“There’s nothing stopping prohibited persons until we close that background check loophole”: Will universal background checks prevent school shootings?

The quotation in the title was said by one of my gun violence prevention (GVP) interviewees. This is due to a loophole in the federal-level law the Brady Bill (1994), allowing background checks to be foregone in private transactions between individuals (such as classified advertisements) and at places like gun shows and flea markets. My GVP interviewees pointed to a lack of transparency surrounding such sales as the main motivation for prohibited persons using them. Notably, a gun show is where the Columbine perpetrators obtained three of their weapons. Robyn Anderson, a ‘straw buyer’ for the shooters who purchased the guns and then transferred them, admitted that she would not have done so had there been paperwork to fill out One of the shooters, Eric Harris, had been legally old enough to purchase the three long guns obtained. Presumably, then the Columbine shooters went through the ‘straw purchase’ method with Robyn Anderson to avoid alerting anyone to their plans. The fact that it facilitated preparations for this particular school shooting makes one think closing the gun show loophole federally — which would then act as a baseline for all the states to compile with —should at least be considered as a policy option.
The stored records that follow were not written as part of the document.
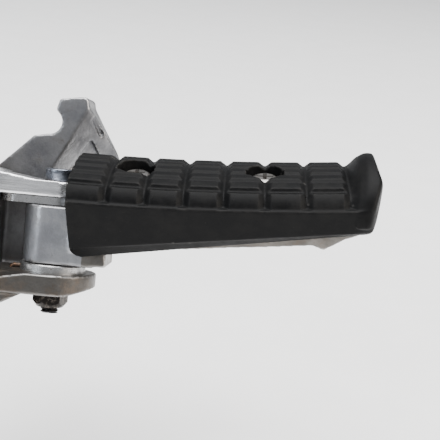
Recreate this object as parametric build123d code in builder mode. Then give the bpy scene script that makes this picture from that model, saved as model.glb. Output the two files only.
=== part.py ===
"""Folding motorcycle foot peg on its cast hanger, all sizes in millimetres.

Frame: +X points outboard, away from the motorcycle, +Y points forward and +Z points up.
The origin is the middle of the two frame bolts, on the hanger's mating face.
The pivot pin passes above the origin line and leans forward at its top, so the peg
folds back and up about it.
"""
import os
from math import asin, atan, cos, degrees, radians, sin, sqrt, tan

from build123d import *

# ---------------------------------------------------------------- frame mounting
bolt_spacing = 68.0          # between the two frame bolts, along Z
bolt_hole_radius = 4.3       # clearance hole for an M8 bolt
bolt_boss_radius = 13.0
flange_thickness = 8.0
flange_middle_radius = 20.0
flange_lobe_radius = 15.0    # forward lobe that carries the arm
flange_lobe_y = 30.0
flange_lobe_z = -5.0

# ---------------------------------------------------------------- pivot
pivot_reach = 36.0           # mating face to pin axis
pin_tilt = 18.75             # lean of the pin, top end forward, in degrees
pin_radius = 3.0             # M6 pivot bolt
pin_hole_clearance = 0.1

lower_ear_top = -9.0         # heights along the pin
ear_gap = 24.0               # between the two ears
upper_ear_thickness = 5.2
lower_ear_thickness = 6.7
upper_ear_half_width = 5.7
lower_ear_radius = 14.2

sleeve_radius = 4.5
sleeve_wall = 1.45
running_clearance = 0.05     # knuckle on sleeve, radial
face_clearance = 0.3         # between faces that slide past each other
washer_thickness = 2.5
washer_radius = 10.6
plate_thickness = 2.4
plate_reach = 18.2           # pin axis to the plate's inboard end

bolt_head_radius = 4.9
bolt_head_height = 4.0
bolt_socket_flats = 4.0
bolt_socket_depth = 2.2
bolt_end_below_nut = 2.0
nut_flats = 10.0
nut_height = 5.2
nut_corner_radius = 5.7
nut_dome = 1.8               # height of the nut's rounded lower end

# ---------------------------------------------------------------- clevis and arm
root_wall_gap = 19.0         # pin axis to the clevis's wall
ear_end_rise = 2.6           # lower ear thins towards its end
scoop_middle = -22.0         # scoop in the lower ear's rear edge
scoop_side = 14.0
scoop_lift = 5.1
scoop_radius = 8.3
scoop_rise = 12.0            # degrees, so that it runs out before the washer
stop_gap = 11.5              # pin axis to the stop block's face
stop_block_near = 7.2        # stop block's rear face, ahead of the pin
stop_block_far = 22.0        # stop block's front face, inside the arm
root_front = 13.0            # clevis root's front face, ahead of the pin
arm_near = 20.0              # the arm's rear face, ahead of the pin
arm_depth = 17.0
arm_pocket_depth = 1.8
arm_slot_depth = 1.2

# ---------------------------------------------------------------- return spring
wire_radius = 0.7
coil_radius = 5.85
coil_turns = 5.0
coil_pitch = 1.5
spring_leg_reach = 13.6      # pin axis to the fixed leg's hole
spring_hole_radius = 0.95
spring_hole_depth = 5.0
spring_leg_depth = 3.6
spring_room_radius = 7.1     # counterbore in the knuckle
spring_room_depth = 10.2

# ---------------------------------------------------------------- step bar
knuckle_radius = 10.0
knuckle_half_width = 9.2
heel_length = 18.2           # pin axis to the end of the heel below the rubber
heel_drop = 0.5              # heel's lower face above the knuckle's lower face
bar_start = 6.5              # pin axis to the bar's inboard face
bar_end = 97.0
bar_top_half_width = 15.6
bar_side_slope = 10.5        # degrees from upright
deck_drop = 3.6              # bar's deck below the ledge line, at the pin
deck_slope = degrees(atan(0.0675))
bar_bottom_start = -19.6     # bar's lower line, from the ledge line
bar_bottom_slope = 0.146
bar_lug_start = bar_end - 14.4
bar_lug_peak = bar_end - 11.4
bar_lug_height = 1.1

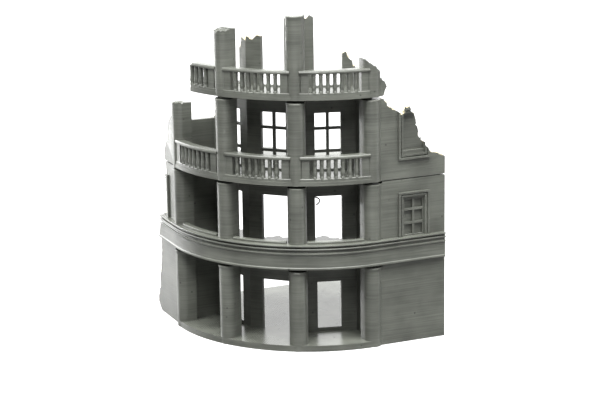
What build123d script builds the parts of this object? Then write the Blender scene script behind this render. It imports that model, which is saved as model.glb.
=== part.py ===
from build123d import *

# Ruined corner building for tabletop battles, about 1:100, printed as four storeys that stack.
#
# The street corner is a quarter circle with a column at each end and two between them, so it has
# three bays. Behind the columns runs a loggia, closed by an inner wall of three flat lengths and by
# a radial partition at each end. A straight street wall leaves each end of the quarter circle.
#
# Frame: the origin is the centre of the quarter circle on the underside of the ground floor slab,
# +Z is up and -Y is the middle of the round front. Bearings are degrees from the front, positive
# towards +X. Each storey is its own body and lifts straight off the one below.

import os
from math import cos, radians, sin, tan

os.makedirs("parts", exist_ok=True)

# Driving dimensions, millimetres and degrees
STOREY = 33.5  # one storey, from underside to underside
FACE = 60.5  # centre of the quarter circle to the round floor edge
WALL_FACE = FACE - 1.2  # centre to the street walls' faces, which the end columns stand out from
WING = 31.0  # how far the right street wall runs past the end of the quarter circle
BAY = 30.0  # bearing between neighbouring columns
CORNER = 1.5 * BAY  # bearing of each end of the quarter circle

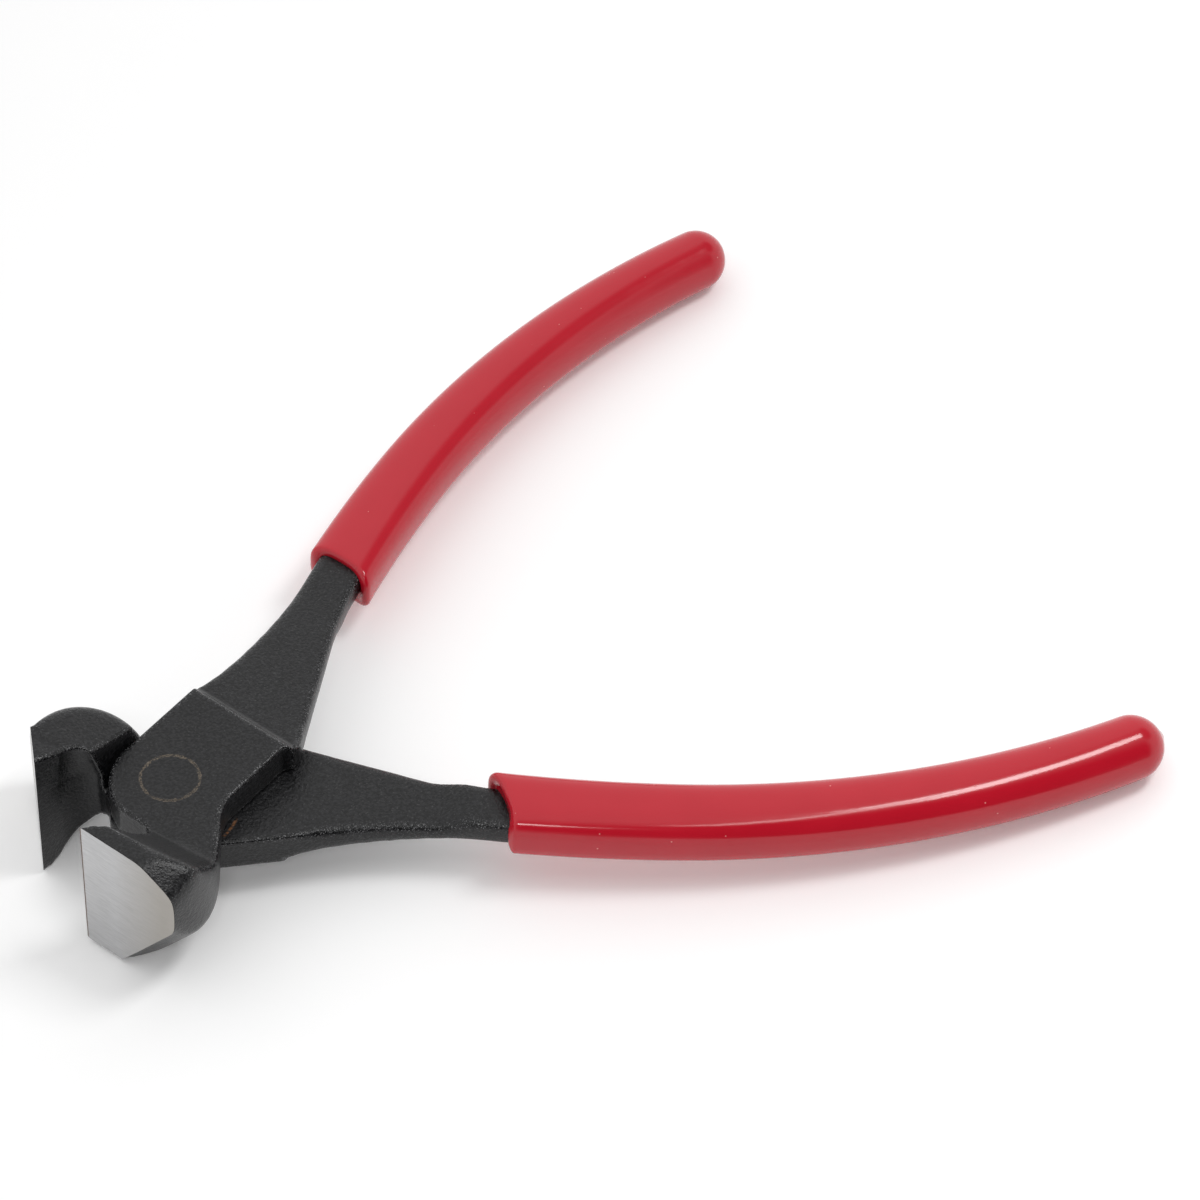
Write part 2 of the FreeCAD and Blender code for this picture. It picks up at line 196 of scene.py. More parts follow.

A number of research studies have pointed out that ‘closing the gun show loophole’ only goes a limited way to solving the problem, as it is only addressing a small portion of private sales. (1) Taking this argument further, the interviewee quoted in the titled explained that those prohibited from buying and owning guns could also use the internet, newspaper advertisements and personal connections to circumvent the restriction. With this in mind, my gun-related interviewees overall believed that universal background checks would reduce school shootings and the more commonplace gun violence deaths, meaning it is the law which will save the most lives.

The post-Sandy Hook grassroots momentum pertaining to background checks has been described by one of my interviewees as ‘palpable,’ with it “all coming down to ‘let’s do the background checks’” for all GVP groups, which should generate solidarity and improve their chances of success. Despite not having a clear link to background checks, Sandy Hook has mobilised public support for this policy measure. This is evident in the introduction of a universal background checks bill into the Senate in spring 2013 shows this issue has been identified and acted upon. The bill failed by a narrow margin; however, interviewees were hopeful this will be successful if reintroduced in future.

Universal background checks also get the highest level of public support than any other regulatory measure. A nationwide poll carried out by the Pew Research Center found that 85% of 1500 adults supported universal background checks. (2) This support is not particularly partisan either: 86% of Republican and 92% of Democrat supporters were in favour of universal background checks. (3) It seems, therefore, that despite its divorcement from the Sandy Hook shooting itself, background check support has increased as a result of it.

This measure appears to have a higher chance of gaining public backing because it does not affect gun owners in any way: it is about regulating who can buy and own guns, rather than controlling guns themselves. This is reflected in high, non-partisan levels of public support. To sum up, universal background checks appears to be an objective that all GVP groups and politicians can get behind because it focuses on the users of guns rather than controlling guns themselves.

[This blog was put together using material from interviews with GVP groups and attendance at related events, polls and information about the ‘Brady Bill’ legislation. The next blog will look at redefining the criteria for prohibited persons in relation to mental illness, which is a common factor in school shootings.]

(1) Webster, D. W., J. S. Vernick, E. W. McGinty and T. Alcorn. (2013) ‘Preventing the Diversion of Guns to Criminals through effective Firearm Sales Laws.’ In D. W. Webster and J. S. Vernick. Reducing Gun Violence in America: Informing Policy with Evidence and Analysis. Baltimore, Maryland: The John Hopkins University Press, 109-121.
Wintemute, G.J. (2013a) ‘Comprehensive Background Checks for Firearm Sales: Evidence from Gun Shows.’ In D. W. Webster and J. S. Vernick. Reducing Gun Violence in America: Informing Policy with Evidence and Analysis. Baltimore, Maryland: The John Hopkins University Press, 95-107.
(2) Cited in Page, S. (2013) ‘Poll spots activism in gun control debate.’ USA Today, 15th January, News 6A (hard copy).
(3) McGinty, E. E., D. W. Webster, J. S. Vernicle, and C. L. Barry. (2013) ‘Public Opinion on Proposals to Strengthen U.S. Gun Laws: Findings from a 2013 Survey.’ In D. W. Webster and J. S. Vernick. Reducing Gun Violence in America: Informing Policy with Evidence and Analysis. Baltimore, Maryland: The John Hopkins University Press, 239-257.